What these trends reveal about couples right now
At the heart of these choices is a clear desire: couples want to feel themselves in the ceremony. They do not want to borrow a version of marriage that sounds polished but unfamiliar. They want language, ritual, and structure that reflect the life they are actually building.
That can mean including culture in a more intentional way. It can mean choosing gender-neutral wording. It can mean honoring grief as well as joy, especially when an absent parent or loved one is part of the emotional landscape. It can mean making room for laughter. Not every meaningful ceremony needs to be solemn from beginning to end.
This is where craft matters. A ceremony should feel effortless to the guests, but it is rarely accidental. The best ones are shaped with care, listening, and a strong sense of emotional rhythm. They know when to widen the lens and when to become tender and specific.

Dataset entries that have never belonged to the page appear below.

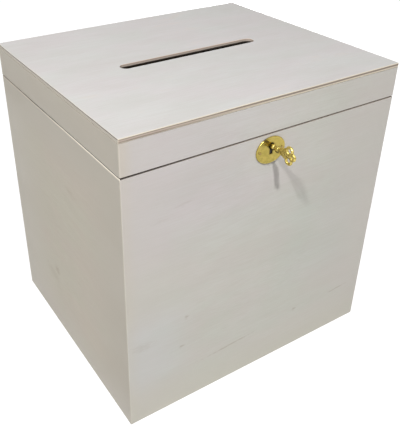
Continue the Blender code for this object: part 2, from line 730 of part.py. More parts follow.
def make_strike(steel, brass, front_rail):
    """The strike: a plate on the lid's front rail, with a hook bent inwards and down at each side."""
    near = FIT
    far = near + STRIKE_SHEET
    half = (HOOK_OUTSIDE + HOOK_INSIDE) / 2
    back = prism(rectangle(-half, STRIKE_BOTTOM, half, STRIKE_TOP), near, far, "XZ")
    strike = make_object("strike_plate", back, LOCK_PLACE, steel)
    side = [
        (near, STRIKE_BOTTOM),
        (HOOK_NEAR, STRIKE_BOTTOM),
        (HOOK_NEAR, HOOK_BOTTOM),
        (HOOK_FAR, HOOK_BOTTOM),
        (HOOK_FAR, STRIKE_TOP - STRIKE_CHAMFER),
        (HOOK_FAR - STRIKE_CHAMFER, STRIKE_TOP),
        (near, STRIKE_TOP),
    ]
    for name, left, right in (("left", -HOOK_OUTSIDE, -HOOK_INSIDE), ("right", HOOK_INSIDE, HOOK_OUTSIDE)):
        hook = prism(side, left, right, "YZ")
        combine(strike, make_tool(f"add_{name}_hook", hook, LOCK_PLACE), "UNION")
    eye = rectangle(BOLT_NEAR - RUN, FINGER_RISE - RUN, BOLT_FAR + RUN, FINGER_TOP + RUN)
    reach = HOOK_OUTSIDE + CUTTER_REACH
    combine(strike, make_tool("cut_hook_eyes", prism(eye, -reach, reach, "YZ"), LOCK_PLACE), "DIFFERENCE")

    seat = far + FIT
    length = seat + WOOD_BITE
    top = ROUND_HEAD_HEIGHT
    mesh = slotted_screw_mesh("strike_screw", round_screw_profile(length), top, ROUND_HEAD_RADIUS, brass)
    centre = (STRIKE_BOTTOM + STRIKE_TOP) / 2
    pieces = [strike]
    places = []
    for name, sign in (("left", -1), ("right", 1)):
        spot = LOCK_PLACE + Vector((sign * STRIKE_SCREW_SPREAD / 2, seat, centre))
        pieces.append(place_copy(f"strike_screw_{name}", mesh, spot, -90.0))
        places.append(spot)
    tool = make_tool("cut_strike_screws", holes(shank_hole(ROUND_SHANK_RADIUS, length), places, -90.0))
    combine(strike, tool, "DIFFERENCE")
    combine(front_rail, tool, "DIFFERENCE")
    return pieces


def key_profile():
    """The key's shank, collar and neck as (radius, distance out), from the tip to the bow."""
    tip = -BIT_FAR - KEY_TIP
    collar = WALL + KEY_COLLAR_OUT
    collar_end = collar + KEY_COLLAR_LENGTH
    edge = 0.15 * KEY_COLLAR_LENGTH
    end = WALL + BOW_NOSE_OUT - BOW_NOSE_RADIUS
    return [
        (0.0, tip),
        (KEY_SHANK_RADIUS - KEY_TIP, tip),
        (KEY_SHANK_RADIUS, tip + KEY_TIP),
        (KEY_SHANK_RADIUS, collar),
        (KEY_COLLAR_RADIUS - edge, collar),
        (KEY_COLLAR_RADIUS, collar + edge),
        (KEY_COLLAR_RADIUS, collar_end - edge),
        (KEY_COLLAR_RADIUS - edge, collar_end),
        (KEY_NECK_RADIUS, collar_end),
        (KEY_NECK_RADIUS, end),
        (0.0, end),
    ]


def bow_loop(radius, out, up):
    """One round loop of the bow, in the plane of the key's bit."""
    bpy.ops.mesh.primitive_torus_add(
        major_radius=radius,
        minor_radius=BOW_WIRE_RADIUS,
        major_segments=LOOP_SIDES,
        minor_segments=WIRE_SIDES,
    )
    made = bpy.context.object
    shape = bmesh.new()
    shape.from_mesh(made.data)
    bpy.data.objects.remove(made)
    turn = Matrix.Rotation(math.radians(90.0), 4, "Y")
    return moved(shape, Matrix.Translation((0.0, -WALL - out, up)) @ turn)


def bow_web():
    """The flat web that widens from the collar to the bow's two side loops."""
    collar = -WALL - KEY_COLLAR_OUT - KEY_COLLAR_LENGTH / 2
    loops = -WALL - BOW_LOOP_OUT + BOW_LOOP_RADIUS
    outline = [
        (collar, -BOW_WEB_NARROW),
        (loops, -BOW_WEB_WIDE),
        (loops, BOW_WEB_WIDE),
        (collar, BOW_WEB_NARROW),
    ]
    half = BOW_WEB_THICKNESS / 2
    return prism(outline, -half, half, "YZ")


def make_key(brass):
    """The key: shank with collar, a bit with one ward cut, and a bow of three open loops."""
    shank = moved(lathe(key_profile(), ROUND_SIDES), Matrix.Rotation(math.radians(90.0), 4, "X"))
    key = make_object("key", shank, LOCK_PLACE, brass, smooth=True)
    middle = (BIT_NEAR + BIT_FAR) / 2
    ward = BIT_WARD_WIDTH / 2
    bit = [
        (BIT_NEAR, 0.0),
        (BIT_NEAR, -BIT_REACH),
        (middle - ward, -BIT_REACH),
        (middle - ward, BIT_WARD_DEPTH - BIT_REACH),
        (middle + ward, BIT_WARD_DEPTH - BIT_REACH),
        (middle + ward, -BIT_REACH),
        (BIT_FAR, -BIT_REACH),
        (BIT_FAR, 0.0),
    ]
    shapes = {"bit": prism(bit, -BIT_THICKNESS / 2, BIT_THICKNESS / 2, "YZ")}
    shapes["web"] = bow_web()
    shapes["top_loop"] = bow_loop(BOW_LOOP_RADIUS, BOW_LOOP_OUT, BOW_LOOP_SPREAD)
    shapes["bottom_loop"] = bow_loop(BOW_LOOP_RADIUS, BOW_LOOP_OUT, -BOW_LOOP_SPREAD)
    shapes["nose_loop"] = bow_loop(BOW_NOSE_RADIUS, BOW_NOSE_OUT, 0.0)
    for name, shape in shapes.items():
        combine(key, make_tool(f"add_key_{name}", shape, LOCK_PLACE), "UNION")
    return key


def main():
    clear_scene()
    wood = make_material("pale_wood", (0.68, 0.62, 0.55), 0.6, 0.0)
    sheet = make_material("pale_plywood", (0.72, 0.67, 0.61), 0.6, 0.0)
    brass = make_material("polished_brass", (0.75, 0.56, 0.20), 0.2, 1.0)
    steel = make_material("zinc_plated_steel", (0.62, 0.62, 0.60), 0.35, 1.0)

    lid_axis = make_axis("lid_axis", HINGE_AXIS)
    key_axis = make_axis("key_axis", LOCK_PLACE)
    front_panel, _, back_panel, _ = make_body(wood)
    rails, top = make_lid(wood, sheet)
    make_hinges(brass, back_panel, rails[2], lid_axis)
    keyhole = make_escutcheon(brass, front_panel)
    make_lock(steel, brass, front_panel, keyhole)
    bolt = make_bolt(steel)
    bolt_axis = make_axis("bolt_axis", LOCK_PLACE)
    hang_on(bolt_axis, [bolt])
    hang_on(lid_axis, rails + [top] + make_strike(steel, brass, rails[0]))
    hang_on(key_axis, [make_barrel(steel), make_key(brass)])


main()
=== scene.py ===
"""Looks of the lockable envelope box: limewashed wood, plywood lid sheet, gold lock fittings and stage.

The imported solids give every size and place. Each piece here is a surface worked out on a grid of two
parameters, or a profile carried along a path, and stands in the row frame: metres, +Z up, lock at -Y.
"""

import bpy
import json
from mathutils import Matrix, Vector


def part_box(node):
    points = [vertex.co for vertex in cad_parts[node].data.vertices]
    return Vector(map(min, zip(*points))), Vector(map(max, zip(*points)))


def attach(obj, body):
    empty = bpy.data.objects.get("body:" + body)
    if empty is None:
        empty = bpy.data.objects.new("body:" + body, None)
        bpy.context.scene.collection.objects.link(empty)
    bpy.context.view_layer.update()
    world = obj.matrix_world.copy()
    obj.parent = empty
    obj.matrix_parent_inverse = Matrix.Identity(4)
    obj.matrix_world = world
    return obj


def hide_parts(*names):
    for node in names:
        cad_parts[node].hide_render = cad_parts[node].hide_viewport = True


bl_info = {
    "name": "Envelope Box Looks",
    "version": (1, 0, 0),
    "blender": (4, 5, 0),
    "location": "View3D > Sidebar > Envelope Box",
    "description": "Wooden envelope box with a posting slot, hinges, lock and key",
    "category": "Add Mesh",
}

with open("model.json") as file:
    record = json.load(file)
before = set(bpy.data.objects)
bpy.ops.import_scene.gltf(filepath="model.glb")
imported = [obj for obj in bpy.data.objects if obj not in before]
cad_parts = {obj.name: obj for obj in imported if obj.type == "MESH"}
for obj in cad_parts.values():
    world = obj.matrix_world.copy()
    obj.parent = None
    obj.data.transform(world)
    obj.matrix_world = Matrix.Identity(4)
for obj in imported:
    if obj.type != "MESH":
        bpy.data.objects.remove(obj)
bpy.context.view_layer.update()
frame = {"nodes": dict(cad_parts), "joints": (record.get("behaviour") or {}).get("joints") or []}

import json
import math

import bmesh
import bpy
import numpy as np
from bpy.props import FloatProperty, FloatVectorProperty, PointerProperty
from mathutils import Euler, Matrix, Vector

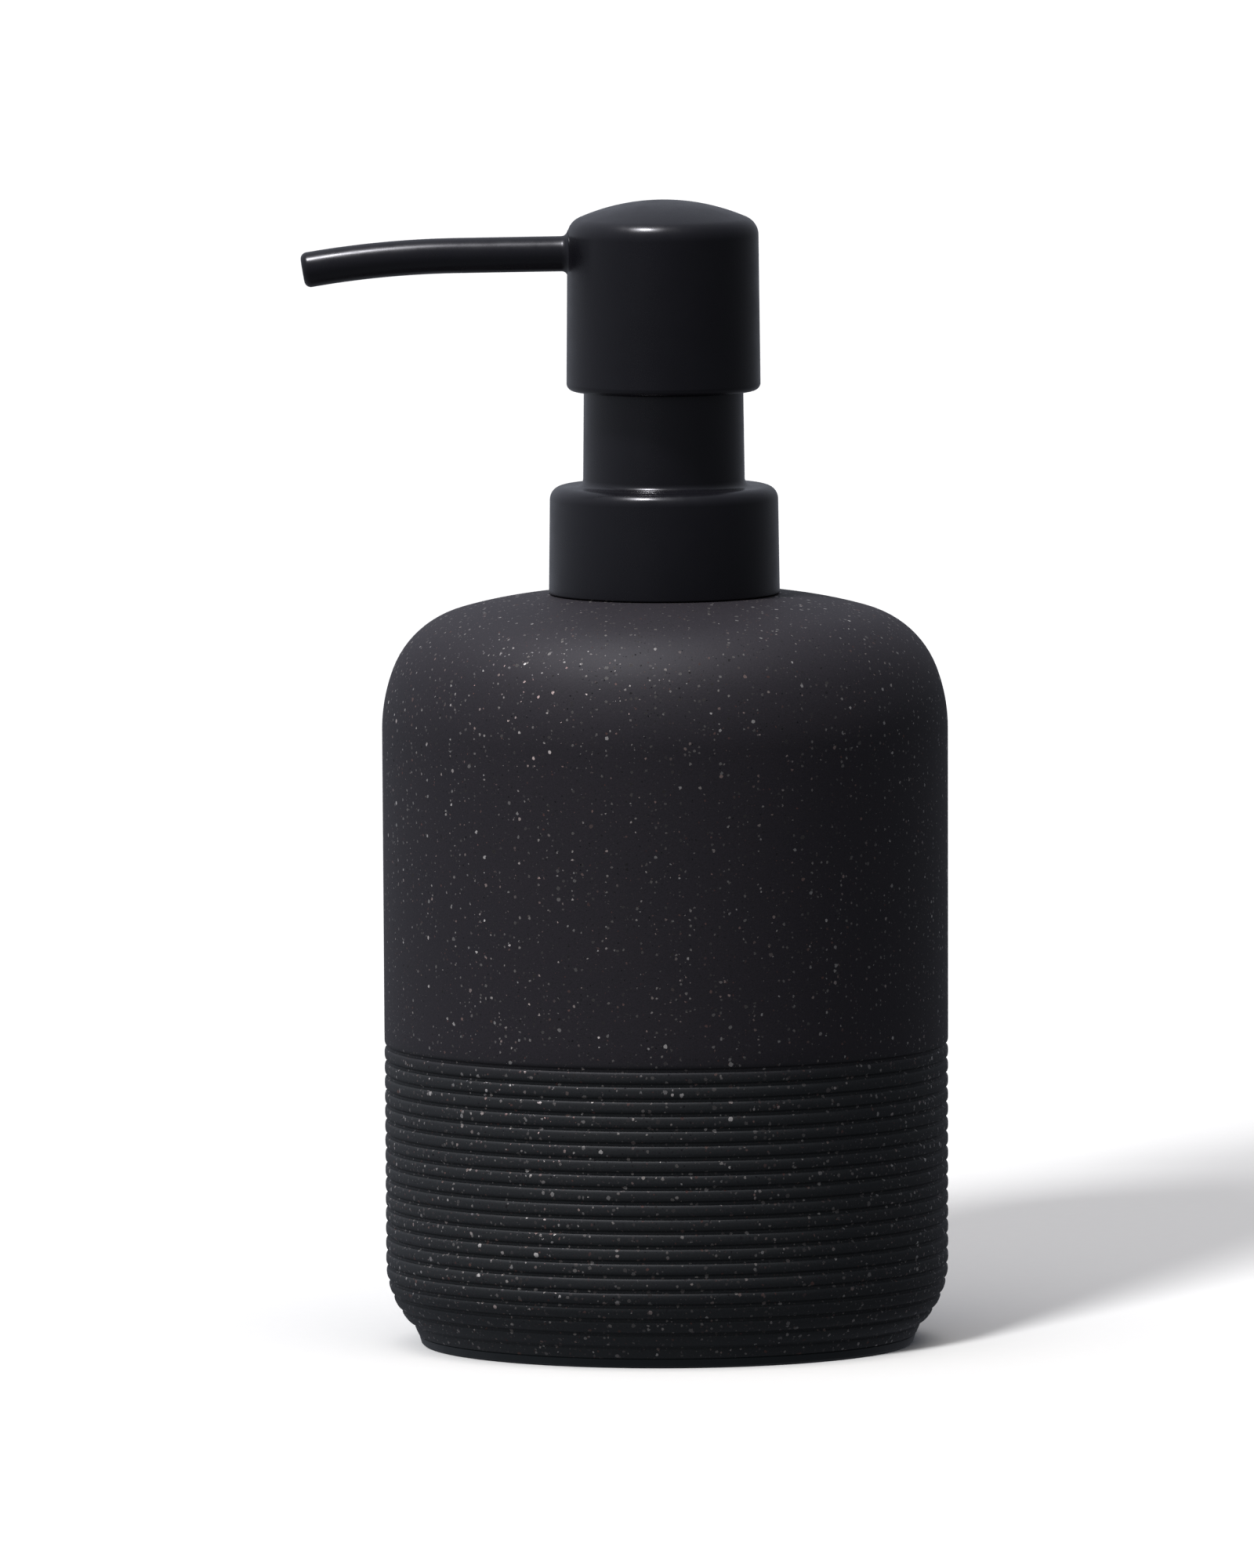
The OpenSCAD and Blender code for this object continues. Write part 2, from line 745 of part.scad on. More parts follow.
module valve_rod() {
    color("#d9dcd8")
        difference() {
            lathe([
                [0, disc_bottom - spigot_len],
                [spigot_r - 0.5, disc_bottom - spigot_len],
                [spigot_r, disc_bottom - spigot_len + 0.5],
                [spigot_r, disc_bottom],
                [disc_r, disc_bottom],
                [disc_r, cone_top - cone_h],
                [waist_r + cone_rate * cone_h, cone_top - cone_h],
                [waist_r, cone_top],
                [waist_r, stem_bottom + 0.8],
                [stem_bore_r, stem_bottom + 1.2],
                [stem_bore_r, rod_top],
                [0, rod_top]
            ]);
            for (a = [0 : 90 : 270])
                rotate([0, 0, a])
                    translate([slot_core_r, -slot_w / 2, stem_bottom])
                        cube([stem_r, slot_w, rod_top - stem_bottom + cut]);
        }
}

module stem() {
    bead_top = stem_bead_z + stem_bead_h;
    color("#26272a")
        lathe([
            [stem_bore_r, stem_bottom],
            [stem_r, stem_bottom],
            [stem_r, stem_bead_z - stem_bead],
            [stem_r + stem_bead, stem_bead_z],
            [stem_r + stem_bead, bead_top],
            [stem_r, bead_top + stem_bead],
            [stem_r, stem_top - seat_gap],
            [stem_bore_r, stem_top - seat_gap]
        ]);
}

module head_core() {
    bore_r = stem_r + run_gap;
    bead_top = stem_bead_z + stem_bead_h;
    color("#2f3033")
        difference() {
            union() {
                cylinder_between(socket_r, core_foot, core_disc_z + core_disc_t / 2);
                cylinder_between(core_disc_r, core_disc_z, core_disc_z + core_disc_t);
                spout_frame()
                    rotate([0, -90, 0])
                        cylinder(r = channel_wall_r, h = core_disc_r - 0.25, $fn = round_fn);
                for (a = [90, 0, -90])
                    rotate([0, 0, a])
                        translate([socket_r - 0.5, -core_rib_t / 2, core_rib_z])
                            cube([core_disc_r - socket_r, core_rib_t, core_disc_z - core_rib_z + 0.2]);
            }
            lathe([
                [0, core_foot - cut],
                [bore_r, core_foot - cut],
                [bore_r, stem_bead_z - stem_bead],
                [bore_r + stem_bead, stem_bead_z],
                [bore_r + stem_bead, bead_top],
                [bore_r, bead_top + stem_bead],
                [bore_r, stem_top],
                [stem_chamber_r, stem_top],
                [stem_chamber_r, core_disc_z],
                [0, core_disc_z]
            ]);
            spout_frame()
                rotate([0, -90, 0])
                    cylinder(r = channel_r, h = core_disc_r, $fn = round_fn);
            spout_frame()
                rotate([0, -90, 0])
                    translate([0, 0, liner_start])
                        cylinder(r = spout_bore_r, h = core_disc_r, $fn = round_fn);
        }
}

module head_shell() {
    outside = concat(
        [[0, head_bottom], [head_r - head_edge_r, head_bottom]],
        arc(head_r - head_edge_r, head_bottom + head_edge_r, head_edge_r, -80, 0),
        arc(head_top_r - dome_edge_r, edge_c_z, dome_edge_r, 0, edge_a),
        arc(0, dome_c_z, dome_r, edge_a, 90)
    );
    cavity = concat(
        [[0, head_bottom - cut], [head_bore_r, head_bottom - cut]],
        arc(0, dome_c_z, dome_r - head_wall, dome_a, 90)
    );
    root_depth = 1.1;    // how deep the spout's root reaches into the head's wall
    flare_from = head_r - root_depth;
    flare_to = head_top_r + spout_flare;
    flare_r = spout_r + spout_flare;
    flare = concat(
        [[0, flare_from], [flare_r, flare_from]],
        arc(flare_r, flare_to, spout_flare, 270, 180),
        [[0, flare_to]]
    );
    color("#1b1c1f")
        difference() {
            union() {
                lathe(outside);
                spout_straight_rod(spout_r, flare_from - fit_gap);
                spout_curved_rod(spout_r);
                spout_end_frame()
                    lathe(concat(
                        [[0, -spout_lap], [spout_r, -spout_lap]],
                        arc(spout_r - spout_edge_r, spout_nose - spout_edge_r, spout_edge_r, 0, 90),
                        [[0, spout_nose]]
                    ));
                spout_frame()
                    rotate([0, -90, 0])
                        lathe(flare);
            }
            lathe(cavity);
            spout_rod(spout_bore_r, head_bore_r - 1, spout_nose + cut);
        }
}

module spout_liner() {
    color("#8f9294")
        difference() {
            spout_rod(liner_r, liner_start + liner_gap, spout_nose - liner_recess);
            spout_rod(liner_bore_r, liner_start - cut, spout_nose + cut);
        }
}

bottle_body();
base_plug();
foot_pad();
neck_insert();
neck_seal();
collar();
closure_nut();
gasket();
pump_housing();
chaplet();
ball_cage();
check_ball();
return_spring();
dip_tube();
piston();
valve_rod();
stem();
head_core();
head_shell();
spout_liner();
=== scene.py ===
"""Looks of a pump soap dispenser: a cast stone-effect bottle and a satin black pump.

All lengths are in millimetres until mm() turns them into metres.
"""
import json
import math

import bpy
import bmesh
from mathutils import Matrix, Vector

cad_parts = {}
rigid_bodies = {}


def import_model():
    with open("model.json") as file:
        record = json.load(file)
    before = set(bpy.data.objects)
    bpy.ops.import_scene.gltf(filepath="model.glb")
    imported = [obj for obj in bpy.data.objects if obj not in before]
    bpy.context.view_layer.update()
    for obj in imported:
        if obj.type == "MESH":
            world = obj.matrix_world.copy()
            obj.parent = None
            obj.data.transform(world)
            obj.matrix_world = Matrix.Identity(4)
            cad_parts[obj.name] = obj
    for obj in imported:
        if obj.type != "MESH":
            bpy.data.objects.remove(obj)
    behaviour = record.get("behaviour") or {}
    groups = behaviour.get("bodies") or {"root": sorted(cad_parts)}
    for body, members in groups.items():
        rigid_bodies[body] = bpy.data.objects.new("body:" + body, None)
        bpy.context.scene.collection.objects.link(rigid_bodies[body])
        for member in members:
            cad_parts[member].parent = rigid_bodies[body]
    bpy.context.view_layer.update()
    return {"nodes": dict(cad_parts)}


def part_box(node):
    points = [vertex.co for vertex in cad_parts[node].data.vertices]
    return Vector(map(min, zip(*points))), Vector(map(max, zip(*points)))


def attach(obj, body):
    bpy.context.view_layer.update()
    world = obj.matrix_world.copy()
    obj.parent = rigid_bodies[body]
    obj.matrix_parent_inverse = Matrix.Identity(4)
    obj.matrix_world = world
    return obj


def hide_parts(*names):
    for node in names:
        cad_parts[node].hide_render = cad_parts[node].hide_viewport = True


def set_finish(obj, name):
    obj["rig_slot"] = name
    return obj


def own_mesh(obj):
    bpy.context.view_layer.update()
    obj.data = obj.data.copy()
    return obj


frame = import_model()

MM = 0.001
AXIS_POINT = (0.0, 0.0, 0.0)
UP = (0.0, 0.0, 1.0)


def mm(*values):
    """Millimetres to metres."""
    return tuple(v * MM for v in values)


def top_of(node):
    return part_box(node)[1].z / MM


def foot_of(node):
    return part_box(node)[0].z / MM


def radius_of(node):
    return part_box(node)[1].y / MM


# ---------------------------------------------------------------- sizes
LATHE_STEPS = 240          # segments round the bottle and the pump
ARC_STEPS = 10             # points on a rounded edge

# bottle
BOTTLE_TOP = top_of("bottle_body")
BOTTLE_FOOT = foot_of("bottle_body")
BOTTLE_R = radius_of("bottle_body")
BOTTLE_DRAFT = 0.2
BOTTLE_WALL = 4.5
CORNER_R = 12.1
BAND_H = 1.0
CORNER_RISE = 8.95
STEP_Z = BOTTLE_FOOT + BAND_H
CORNER_Z = STEP_Z + CORNER_RISE
LOWER_R = BOTTLE_R - BOTTLE_DRAFT
STEP_R = LOWER_R - CORNER_R + math.sqrt(CORNER_R ** 2 - CORNER_RISE ** 2)
FOOT_SLOPE = 0.39
FOOT_R = STEP_R - FOOT_SLOPE * BAND_H
FOOT_EDGE = 0.15
OPENING_R = STEP_R - 5.3
SHOULDER_TURNS = (0.0, 21.2, 74.0, 86.3)     # where the shoulder's three arcs meet, in degrees
SHOULDER_R = (22.9, 13.1)
SEAT_DROP = 0.05
RIB_TOP = 40.9
RIB_PITCH = 2.0
# One groove, from its middle outwards: distance along the wall and depth
GROOVE = ((0.0, 0.45), (0.12, 0.42), (0.21, 0.32), (0.3, 0.17), (0.39, 0.085), (0.55, 0.035), (0.78, 0.008))

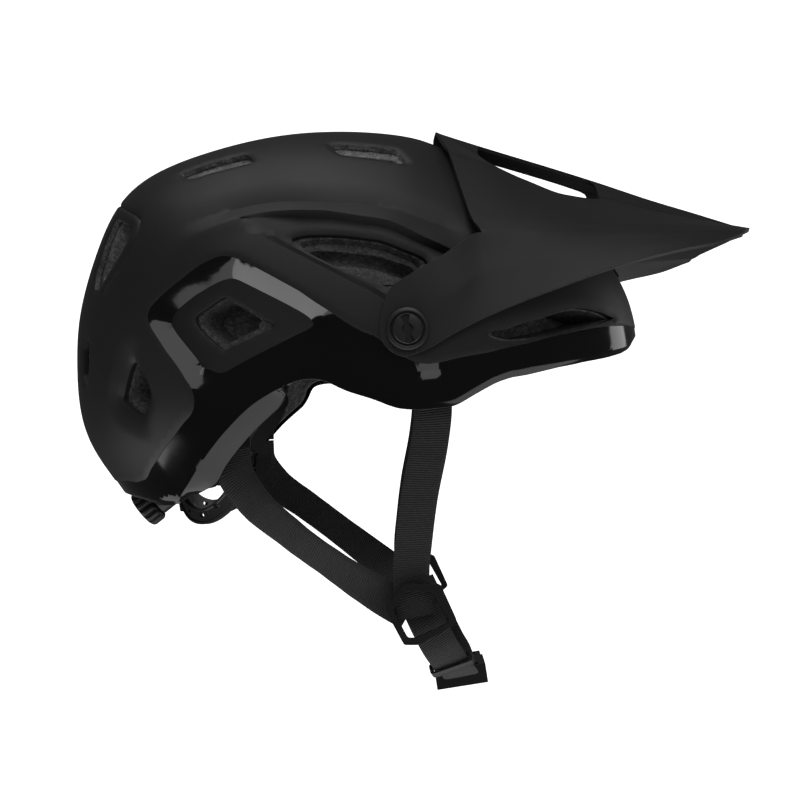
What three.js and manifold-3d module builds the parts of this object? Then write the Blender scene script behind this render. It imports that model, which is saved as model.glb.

For couples planning their own day, trends can be useful inspiration, but they are not the point. A handfasting is not meaningful simply because it is popular. Personal vows are not automatically powerful because they are personal. What matters is whether each choice sounds true in your mouth and feels steady in your heart.
That is often the difference between a ceremony people enjoy and one they remember. A memorable ceremony does not just reflect current style. It reflects the couple with clarity and reverence. When that happens, the room changes. People settle in. They listen differently. The moment feels lived, not performed.
For those planning a wedding in Simcoe County or nearby communities, this is why the ceremony deserves real attention. It is not a formality to get through. It is the place where your marriage is spoken into being, in front of the people who matter most. At Ceremonies By Hans, that belief sits at the center of every custom ceremony.
If you are noticing these trends and feeling drawn to them, the deeper invitation may be simpler than it seems: choose what brings you closer to yourselves, to each other, and to the meaning of the day. The ceremony will feel beautiful because it is true.